- High commodity prices could be driving up rents farmers pay for land.
- Farmers in some areas of Louisiana seeing land rents increase dramatically.
- Rising rents could hurt farmers' bottom lines and affect production decisions.
High commodity prices benefit farmers, but they could be driving up rents farmers pay for land. Farmers in some areas of Louisiana are seeing land rents increase dramatically, which could hurt their bottom line and affect production decisions.
“Naturally, a landlord will see those high commodity prices and think he has to have his cash rents increased to have his percentage of gross revenue remain roughly the same,” said Kurt Guidry, LSU AgCenter economist.

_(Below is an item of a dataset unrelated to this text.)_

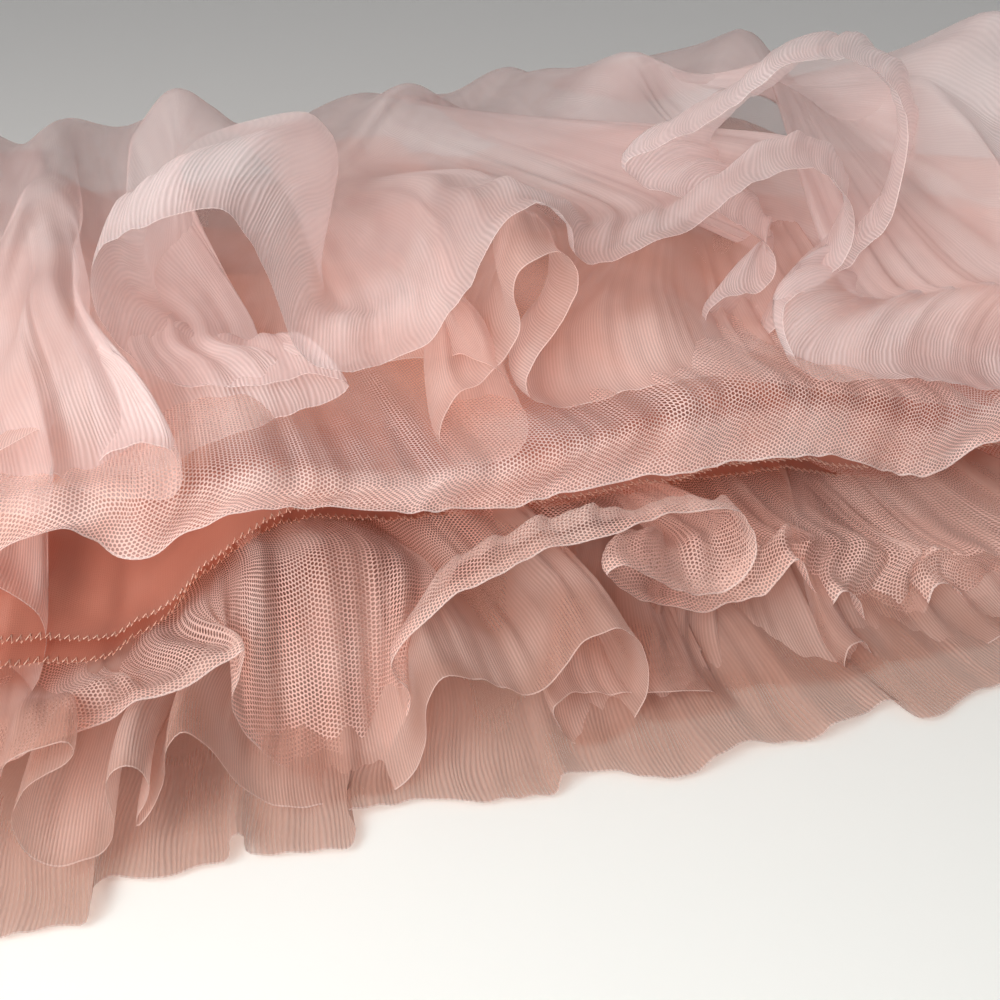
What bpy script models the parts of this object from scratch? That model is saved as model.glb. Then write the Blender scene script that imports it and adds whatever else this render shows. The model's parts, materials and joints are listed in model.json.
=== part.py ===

But, Guidry said, this isn’t necessarily a fair assessment. Farmers have seen steep increases in the costs of fuel, fertilizer and seeds. “Even though commodity prices have increased and gross revenue has increased, it’s costing a lot more to get to that gross revenue. So, from a producer’s standpoint, basing rent on gross revenue could lead to financial difficulties for that producer.”
What a landowner may charge in rent can vary widely. Local supply and demand for agricultural land in an area will be a driving force for what a producer has to pay and what a landowner will receive.
The economist said rent could account for 10 to 15 percent of a farmer’s total production costs -- higher on more valuable land.
“Land rents are unique to the land. Each piece of property has different production capabilities,” Guidry said.
Many farmers have share-rental agreements, where landowners get a share of the value of the crop as payment. However, Guidry sees more landowners moving to cash rental arrangements, which set a fixed price.
Landowners want a more fixed income stream. Moving from a share to a cash rent agreement does that for them. But, this is leading to high fixed rents, which may not be fair to farmers if commodity prices drop, production costs are up and yields are down.
Guidry said farmers could consider a payment method he called a share of expected net return.
“In that case what you would do is estimate gross revenue for that piece of property for growing that commodity. Then you would estimate the costs of growing that commodity and figure out what you have left over. This leftover would be shared between the landlord and the producer in terms of cash rent.”
Producers also should be aware of comparable land rents in their area.
Guidry said farmers should get a long-term rental agreement. But the costs in the agreement should be revisited each year and take into account five- to 10-year averages for commodity prices, yield fluctuations and changes in government farm policies.